* BEGIN Given entries *
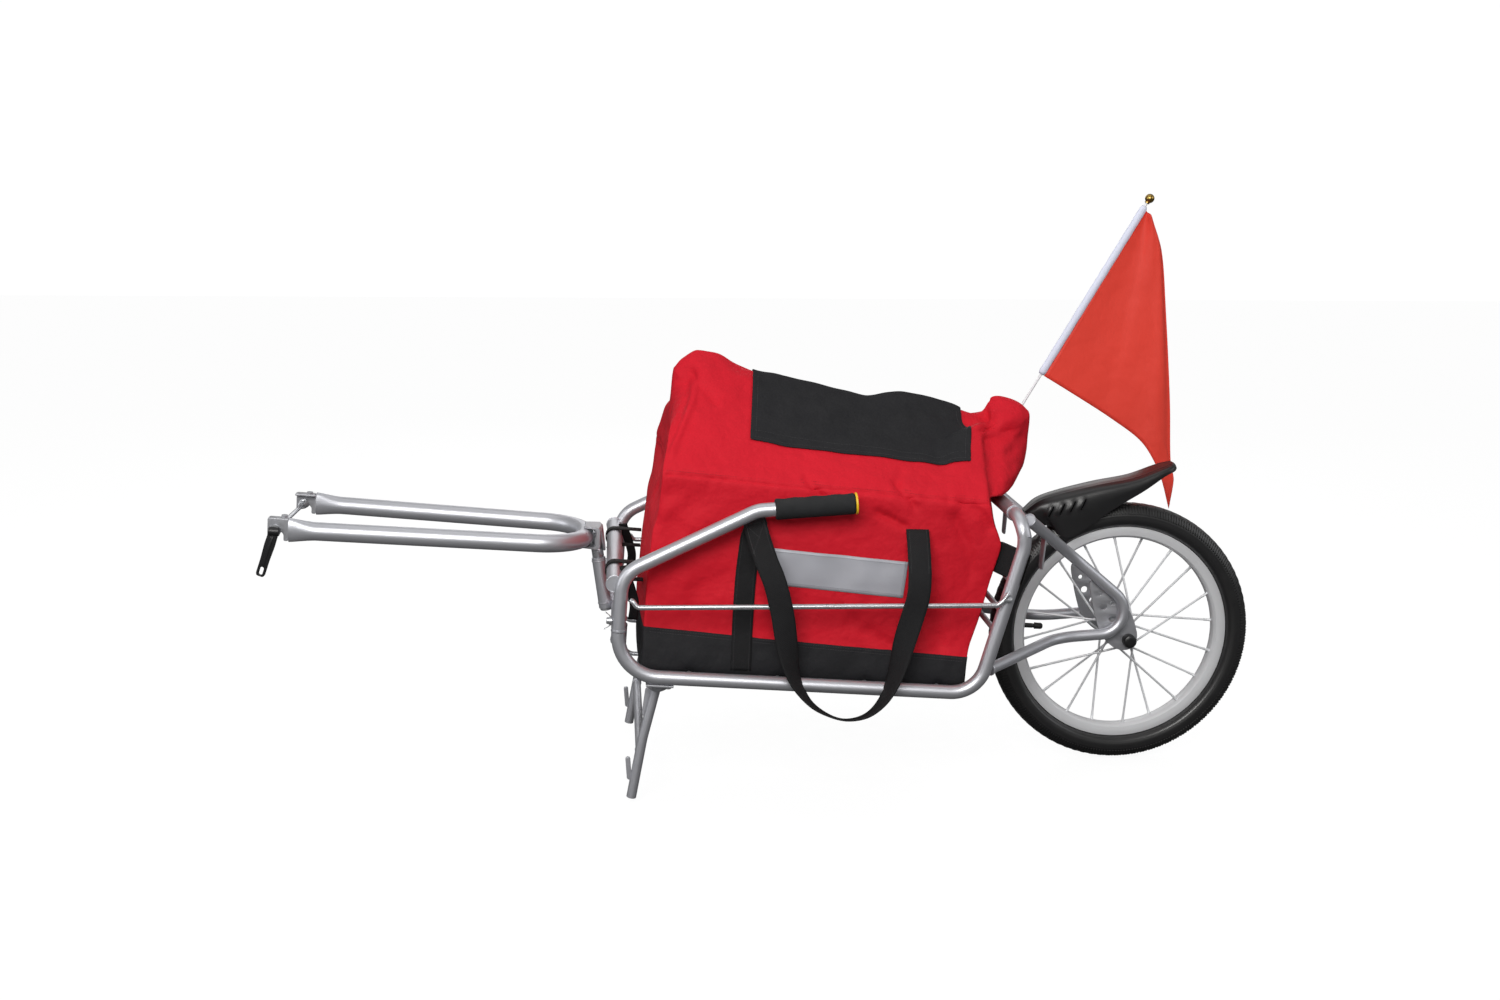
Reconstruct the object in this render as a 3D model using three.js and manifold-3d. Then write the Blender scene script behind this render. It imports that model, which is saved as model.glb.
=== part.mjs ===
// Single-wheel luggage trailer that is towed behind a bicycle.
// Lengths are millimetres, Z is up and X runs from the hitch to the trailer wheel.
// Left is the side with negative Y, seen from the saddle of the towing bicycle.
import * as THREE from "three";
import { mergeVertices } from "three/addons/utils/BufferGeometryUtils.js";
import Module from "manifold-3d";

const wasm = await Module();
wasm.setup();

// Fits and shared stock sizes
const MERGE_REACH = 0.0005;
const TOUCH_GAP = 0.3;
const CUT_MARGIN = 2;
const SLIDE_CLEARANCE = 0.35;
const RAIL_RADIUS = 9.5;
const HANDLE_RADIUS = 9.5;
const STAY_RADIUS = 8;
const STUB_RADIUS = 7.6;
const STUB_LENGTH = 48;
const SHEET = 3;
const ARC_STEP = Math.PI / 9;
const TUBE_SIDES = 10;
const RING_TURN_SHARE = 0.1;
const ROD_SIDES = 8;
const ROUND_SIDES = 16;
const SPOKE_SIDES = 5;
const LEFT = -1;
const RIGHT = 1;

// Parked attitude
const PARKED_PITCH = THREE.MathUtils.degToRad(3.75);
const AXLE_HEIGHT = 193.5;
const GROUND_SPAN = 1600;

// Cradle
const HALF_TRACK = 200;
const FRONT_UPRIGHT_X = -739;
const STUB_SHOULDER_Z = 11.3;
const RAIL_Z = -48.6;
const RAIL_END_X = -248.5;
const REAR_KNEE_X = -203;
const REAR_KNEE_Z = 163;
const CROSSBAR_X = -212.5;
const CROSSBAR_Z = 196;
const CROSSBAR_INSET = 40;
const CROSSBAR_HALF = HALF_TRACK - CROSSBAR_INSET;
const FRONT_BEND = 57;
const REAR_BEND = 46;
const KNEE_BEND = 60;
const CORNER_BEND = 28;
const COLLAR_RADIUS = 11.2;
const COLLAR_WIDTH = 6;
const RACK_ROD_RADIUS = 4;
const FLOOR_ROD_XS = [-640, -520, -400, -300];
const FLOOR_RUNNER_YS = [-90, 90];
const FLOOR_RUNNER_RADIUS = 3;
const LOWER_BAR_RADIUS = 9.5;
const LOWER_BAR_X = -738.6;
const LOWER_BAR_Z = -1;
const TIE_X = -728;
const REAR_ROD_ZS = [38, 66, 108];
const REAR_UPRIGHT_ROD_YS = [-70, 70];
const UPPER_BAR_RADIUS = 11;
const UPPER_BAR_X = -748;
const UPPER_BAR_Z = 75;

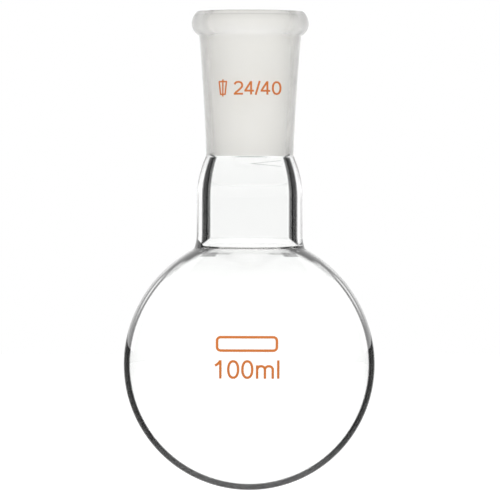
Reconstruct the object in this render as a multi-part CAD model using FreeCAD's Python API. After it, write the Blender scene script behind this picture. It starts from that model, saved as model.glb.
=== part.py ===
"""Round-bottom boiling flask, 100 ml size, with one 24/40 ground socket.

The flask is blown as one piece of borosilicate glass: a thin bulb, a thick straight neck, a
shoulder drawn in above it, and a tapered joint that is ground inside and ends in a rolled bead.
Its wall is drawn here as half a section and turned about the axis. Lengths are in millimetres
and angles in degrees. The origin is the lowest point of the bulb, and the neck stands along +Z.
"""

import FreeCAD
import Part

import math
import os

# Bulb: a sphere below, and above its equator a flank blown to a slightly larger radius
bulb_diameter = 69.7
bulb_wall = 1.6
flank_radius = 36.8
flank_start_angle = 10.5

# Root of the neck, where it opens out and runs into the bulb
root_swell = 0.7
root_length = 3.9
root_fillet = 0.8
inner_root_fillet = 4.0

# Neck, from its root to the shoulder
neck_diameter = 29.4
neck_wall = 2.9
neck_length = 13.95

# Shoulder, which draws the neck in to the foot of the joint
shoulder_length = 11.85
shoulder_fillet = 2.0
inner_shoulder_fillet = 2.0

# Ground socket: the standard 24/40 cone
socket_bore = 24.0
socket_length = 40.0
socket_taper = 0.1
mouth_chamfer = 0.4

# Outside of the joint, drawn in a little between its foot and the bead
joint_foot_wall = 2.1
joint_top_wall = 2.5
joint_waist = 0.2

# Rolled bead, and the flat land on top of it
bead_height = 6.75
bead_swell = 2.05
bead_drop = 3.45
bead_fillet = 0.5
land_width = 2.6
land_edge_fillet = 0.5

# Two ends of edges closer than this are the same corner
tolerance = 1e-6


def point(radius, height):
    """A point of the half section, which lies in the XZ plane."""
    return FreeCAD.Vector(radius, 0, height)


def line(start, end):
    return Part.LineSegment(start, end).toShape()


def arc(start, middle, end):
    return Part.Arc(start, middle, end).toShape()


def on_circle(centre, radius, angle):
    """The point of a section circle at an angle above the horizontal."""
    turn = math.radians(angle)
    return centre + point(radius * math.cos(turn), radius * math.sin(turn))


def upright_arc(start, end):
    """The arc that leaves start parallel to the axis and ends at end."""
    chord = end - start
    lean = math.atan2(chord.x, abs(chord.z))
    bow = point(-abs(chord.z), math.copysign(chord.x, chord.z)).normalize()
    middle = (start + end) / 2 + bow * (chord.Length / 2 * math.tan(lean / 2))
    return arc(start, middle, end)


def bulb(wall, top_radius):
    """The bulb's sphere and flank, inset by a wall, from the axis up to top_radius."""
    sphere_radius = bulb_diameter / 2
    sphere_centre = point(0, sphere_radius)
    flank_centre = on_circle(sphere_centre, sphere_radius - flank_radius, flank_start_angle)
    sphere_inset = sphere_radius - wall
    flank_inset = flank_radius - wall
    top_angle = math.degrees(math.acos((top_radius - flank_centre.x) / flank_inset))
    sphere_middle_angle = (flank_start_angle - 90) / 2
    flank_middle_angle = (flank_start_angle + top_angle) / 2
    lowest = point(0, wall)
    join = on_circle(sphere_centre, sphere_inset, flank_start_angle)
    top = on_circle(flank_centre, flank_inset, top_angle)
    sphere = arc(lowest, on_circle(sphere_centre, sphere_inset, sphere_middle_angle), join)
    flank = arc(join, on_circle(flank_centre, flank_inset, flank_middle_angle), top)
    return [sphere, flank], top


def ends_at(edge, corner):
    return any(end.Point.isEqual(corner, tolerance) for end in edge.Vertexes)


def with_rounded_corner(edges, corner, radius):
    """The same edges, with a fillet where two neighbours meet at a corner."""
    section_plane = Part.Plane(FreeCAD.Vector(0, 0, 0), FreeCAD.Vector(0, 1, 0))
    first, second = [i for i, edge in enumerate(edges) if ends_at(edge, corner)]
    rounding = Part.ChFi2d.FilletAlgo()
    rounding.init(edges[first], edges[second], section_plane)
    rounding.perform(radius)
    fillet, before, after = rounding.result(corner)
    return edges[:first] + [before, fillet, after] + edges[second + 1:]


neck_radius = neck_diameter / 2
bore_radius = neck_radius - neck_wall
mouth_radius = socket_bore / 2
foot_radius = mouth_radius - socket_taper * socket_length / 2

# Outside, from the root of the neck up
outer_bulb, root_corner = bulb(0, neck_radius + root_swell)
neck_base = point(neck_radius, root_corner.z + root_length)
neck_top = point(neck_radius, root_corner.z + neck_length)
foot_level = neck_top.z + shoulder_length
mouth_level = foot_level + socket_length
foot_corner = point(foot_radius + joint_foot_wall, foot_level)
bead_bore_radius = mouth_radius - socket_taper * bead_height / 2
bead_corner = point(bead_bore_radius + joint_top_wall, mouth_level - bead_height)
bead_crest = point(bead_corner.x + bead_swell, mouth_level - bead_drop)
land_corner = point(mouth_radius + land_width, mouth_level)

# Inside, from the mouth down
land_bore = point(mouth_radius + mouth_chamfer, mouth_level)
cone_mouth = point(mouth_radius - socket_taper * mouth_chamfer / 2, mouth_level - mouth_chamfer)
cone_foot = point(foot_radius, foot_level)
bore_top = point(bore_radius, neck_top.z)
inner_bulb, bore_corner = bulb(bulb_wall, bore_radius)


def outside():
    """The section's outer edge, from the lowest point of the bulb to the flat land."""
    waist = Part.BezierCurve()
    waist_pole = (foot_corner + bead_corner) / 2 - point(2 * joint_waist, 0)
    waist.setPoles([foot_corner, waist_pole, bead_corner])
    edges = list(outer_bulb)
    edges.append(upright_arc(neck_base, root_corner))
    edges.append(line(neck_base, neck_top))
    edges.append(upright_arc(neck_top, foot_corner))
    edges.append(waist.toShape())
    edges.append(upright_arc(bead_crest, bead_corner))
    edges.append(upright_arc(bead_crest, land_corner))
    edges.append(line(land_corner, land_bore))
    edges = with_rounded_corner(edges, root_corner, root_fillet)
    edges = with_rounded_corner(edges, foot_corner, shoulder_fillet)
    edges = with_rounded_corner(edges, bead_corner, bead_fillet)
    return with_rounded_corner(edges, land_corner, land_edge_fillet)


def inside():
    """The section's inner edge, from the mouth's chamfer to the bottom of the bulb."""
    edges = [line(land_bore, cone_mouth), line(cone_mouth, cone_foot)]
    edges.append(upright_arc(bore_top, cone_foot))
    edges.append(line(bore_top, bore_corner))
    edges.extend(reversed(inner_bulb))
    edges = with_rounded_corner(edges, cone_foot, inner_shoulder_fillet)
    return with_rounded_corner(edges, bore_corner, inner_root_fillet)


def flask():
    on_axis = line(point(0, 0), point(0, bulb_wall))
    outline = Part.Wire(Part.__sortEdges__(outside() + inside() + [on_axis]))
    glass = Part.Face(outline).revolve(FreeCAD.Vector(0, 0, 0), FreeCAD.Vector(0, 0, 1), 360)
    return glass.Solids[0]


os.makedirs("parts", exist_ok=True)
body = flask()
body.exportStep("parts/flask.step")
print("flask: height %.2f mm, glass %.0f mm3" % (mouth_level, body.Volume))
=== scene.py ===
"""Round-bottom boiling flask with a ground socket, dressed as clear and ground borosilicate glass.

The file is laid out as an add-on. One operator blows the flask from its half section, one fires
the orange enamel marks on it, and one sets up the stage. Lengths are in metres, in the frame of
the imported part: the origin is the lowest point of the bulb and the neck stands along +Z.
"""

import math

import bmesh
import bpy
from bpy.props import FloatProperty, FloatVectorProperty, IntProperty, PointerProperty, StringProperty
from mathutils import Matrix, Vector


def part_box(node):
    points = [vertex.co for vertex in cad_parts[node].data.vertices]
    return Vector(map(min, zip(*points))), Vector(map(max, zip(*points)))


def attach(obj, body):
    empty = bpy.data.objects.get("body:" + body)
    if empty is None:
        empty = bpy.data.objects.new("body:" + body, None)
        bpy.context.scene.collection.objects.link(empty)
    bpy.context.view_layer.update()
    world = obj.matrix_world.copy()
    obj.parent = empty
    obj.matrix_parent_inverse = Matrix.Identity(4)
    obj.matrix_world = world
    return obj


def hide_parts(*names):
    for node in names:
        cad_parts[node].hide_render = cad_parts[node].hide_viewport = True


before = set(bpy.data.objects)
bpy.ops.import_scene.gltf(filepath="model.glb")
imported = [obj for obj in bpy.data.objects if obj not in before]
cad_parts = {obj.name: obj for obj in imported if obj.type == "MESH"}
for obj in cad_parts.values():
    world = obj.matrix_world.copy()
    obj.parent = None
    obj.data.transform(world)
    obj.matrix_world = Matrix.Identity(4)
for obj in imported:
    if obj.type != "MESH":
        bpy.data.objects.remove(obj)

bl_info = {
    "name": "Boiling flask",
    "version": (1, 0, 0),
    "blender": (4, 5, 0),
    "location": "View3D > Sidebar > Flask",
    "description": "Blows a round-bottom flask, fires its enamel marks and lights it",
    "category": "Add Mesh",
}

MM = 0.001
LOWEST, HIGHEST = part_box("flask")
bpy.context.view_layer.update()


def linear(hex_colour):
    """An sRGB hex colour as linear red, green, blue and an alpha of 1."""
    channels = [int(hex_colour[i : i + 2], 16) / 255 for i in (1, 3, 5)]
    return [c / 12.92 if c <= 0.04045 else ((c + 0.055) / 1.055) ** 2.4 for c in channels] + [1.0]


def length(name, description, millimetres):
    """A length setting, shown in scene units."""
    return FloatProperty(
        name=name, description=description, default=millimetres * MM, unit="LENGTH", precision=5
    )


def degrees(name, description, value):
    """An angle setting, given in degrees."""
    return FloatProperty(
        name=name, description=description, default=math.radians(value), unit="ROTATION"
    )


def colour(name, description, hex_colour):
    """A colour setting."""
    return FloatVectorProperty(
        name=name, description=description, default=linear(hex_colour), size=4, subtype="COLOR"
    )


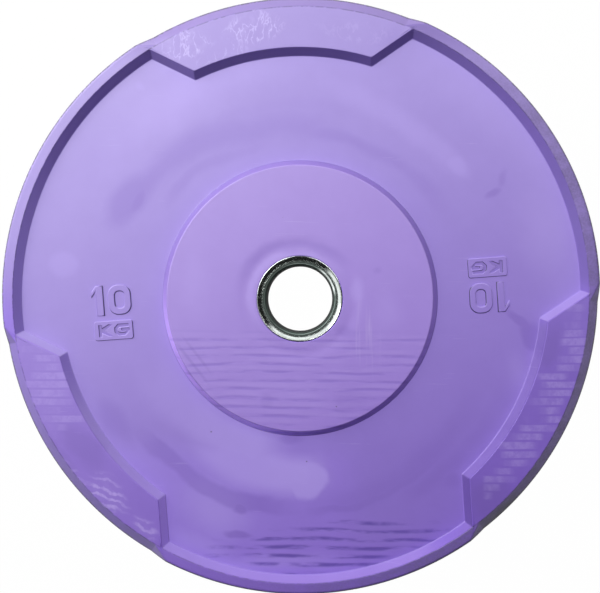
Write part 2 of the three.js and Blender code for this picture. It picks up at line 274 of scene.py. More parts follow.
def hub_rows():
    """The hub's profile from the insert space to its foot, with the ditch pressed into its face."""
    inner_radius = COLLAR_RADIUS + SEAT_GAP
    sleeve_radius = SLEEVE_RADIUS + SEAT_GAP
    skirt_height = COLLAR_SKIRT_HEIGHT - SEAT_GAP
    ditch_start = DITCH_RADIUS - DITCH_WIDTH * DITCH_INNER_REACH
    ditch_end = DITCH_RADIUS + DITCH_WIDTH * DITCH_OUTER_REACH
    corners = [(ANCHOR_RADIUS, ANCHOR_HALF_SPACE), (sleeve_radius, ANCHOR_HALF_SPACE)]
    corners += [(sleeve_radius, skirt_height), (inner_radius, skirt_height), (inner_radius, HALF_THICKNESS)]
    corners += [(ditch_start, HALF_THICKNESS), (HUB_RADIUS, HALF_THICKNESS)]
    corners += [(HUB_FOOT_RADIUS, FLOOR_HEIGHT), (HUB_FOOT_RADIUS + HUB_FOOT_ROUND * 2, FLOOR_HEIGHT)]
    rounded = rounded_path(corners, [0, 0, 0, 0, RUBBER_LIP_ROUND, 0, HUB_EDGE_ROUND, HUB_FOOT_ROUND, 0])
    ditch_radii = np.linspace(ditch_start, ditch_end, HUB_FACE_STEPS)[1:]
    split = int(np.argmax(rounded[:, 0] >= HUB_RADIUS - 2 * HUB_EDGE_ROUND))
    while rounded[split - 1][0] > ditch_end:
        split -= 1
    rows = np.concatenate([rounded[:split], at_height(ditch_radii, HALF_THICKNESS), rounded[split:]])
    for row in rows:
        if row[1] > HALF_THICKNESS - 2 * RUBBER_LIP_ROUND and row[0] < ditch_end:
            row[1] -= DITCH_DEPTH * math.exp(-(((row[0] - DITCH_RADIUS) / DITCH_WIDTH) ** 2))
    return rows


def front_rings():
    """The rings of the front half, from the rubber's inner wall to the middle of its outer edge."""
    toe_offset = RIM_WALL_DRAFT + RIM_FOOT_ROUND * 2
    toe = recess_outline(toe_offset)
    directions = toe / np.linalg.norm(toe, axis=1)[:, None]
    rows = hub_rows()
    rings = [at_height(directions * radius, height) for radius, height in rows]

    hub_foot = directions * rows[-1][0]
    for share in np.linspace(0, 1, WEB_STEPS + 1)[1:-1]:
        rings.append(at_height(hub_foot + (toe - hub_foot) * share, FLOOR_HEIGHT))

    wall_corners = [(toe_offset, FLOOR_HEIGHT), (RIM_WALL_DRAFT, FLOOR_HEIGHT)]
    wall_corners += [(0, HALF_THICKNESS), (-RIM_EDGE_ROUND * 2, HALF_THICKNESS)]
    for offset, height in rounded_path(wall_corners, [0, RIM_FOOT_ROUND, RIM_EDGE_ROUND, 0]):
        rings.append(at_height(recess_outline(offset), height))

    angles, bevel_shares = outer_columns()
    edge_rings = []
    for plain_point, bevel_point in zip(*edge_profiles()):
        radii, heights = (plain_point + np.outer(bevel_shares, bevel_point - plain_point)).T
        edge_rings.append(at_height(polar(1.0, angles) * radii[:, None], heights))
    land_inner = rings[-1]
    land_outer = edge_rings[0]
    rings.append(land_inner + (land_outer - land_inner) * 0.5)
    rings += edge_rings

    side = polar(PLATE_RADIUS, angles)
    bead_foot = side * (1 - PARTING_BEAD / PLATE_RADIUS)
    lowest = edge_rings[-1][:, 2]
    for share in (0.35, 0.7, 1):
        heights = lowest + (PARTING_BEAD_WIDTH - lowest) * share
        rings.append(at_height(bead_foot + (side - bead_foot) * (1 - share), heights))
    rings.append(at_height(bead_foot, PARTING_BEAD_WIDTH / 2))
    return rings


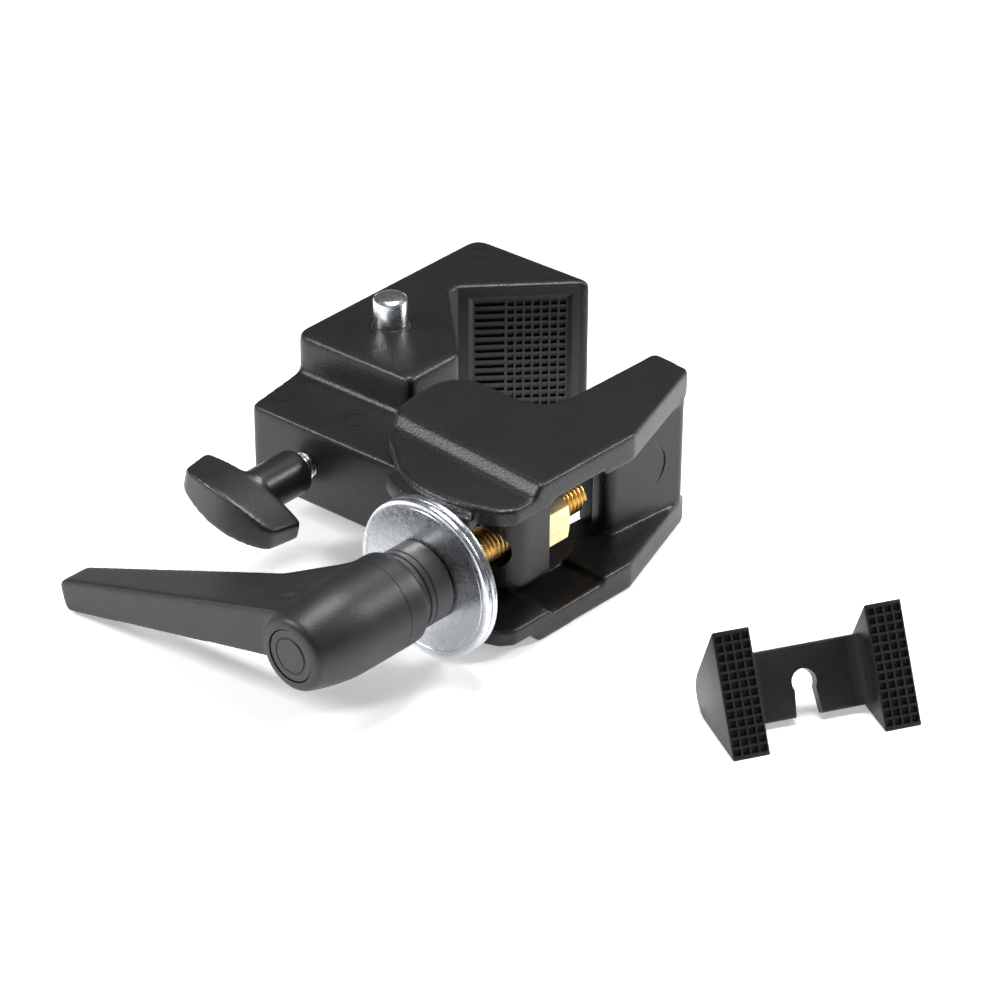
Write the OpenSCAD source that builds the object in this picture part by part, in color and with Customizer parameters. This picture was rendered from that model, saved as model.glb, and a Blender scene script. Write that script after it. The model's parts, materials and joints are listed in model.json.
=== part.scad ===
* END Given entries *
-- What is being asked --
Quote only the lines running from the line that holds "0, 1), 360)" to the line that holds "cad_parts[node].hide_render = cad_parts[node].hide_viewport", both ends included.

-- Answer to this problem --
    glass = Part.Face(outline).revolve(FreeCAD.Vector(0, 0, 0), FreeCAD.Vector(0, 0, 1), 360)
    return glass.Solids[0]


os.makedirs("parts", exist_ok=True)
body = flask()
body.exportStep("parts/flask.step")
print("flask: height %.2f mm, glass %.0f mm3" % (mouth_level, body.Volume))
=== scene.py ===
"""Round-bottom boiling flask with a ground socket, dressed as clear and ground borosilicate glass.

The file is laid out as an add-on. One operator blows the flask from its half section, one fires
the orange enamel marks on it, and one sets up the stage. Lengths are in metres, in the frame of
the imported part: the origin is the lowest point of the bulb and the neck stands along +Z.
"""

import math

import bmesh
import bpy
from bpy.props import FloatProperty, FloatVectorProperty, IntProperty, PointerProperty, StringProperty
from mathutils import Matrix, Vector


def part_box(node):
    points = [vertex.co for vertex in cad_parts[node].data.vertices]
    return Vector(map(min, zip(*points))), Vector(map(max, zip(*points)))


def attach(obj, body):
    empty = bpy.data.objects.get("body:" + body)
    if empty is None:
        empty = bpy.data.objects.new("body:" + body, None)
        bpy.context.scene.collection.objects.link(empty)
    bpy.context.view_layer.update()
    world = obj.matrix_world.copy()
    obj.parent = empty
    obj.matrix_parent_inverse = Matrix.Identity(4)
    obj.matrix_world = world
    return obj


def hide_parts(*names):
    for node in names:
        cad_parts[node].hide_render = cad_parts[node].hide_viewport = True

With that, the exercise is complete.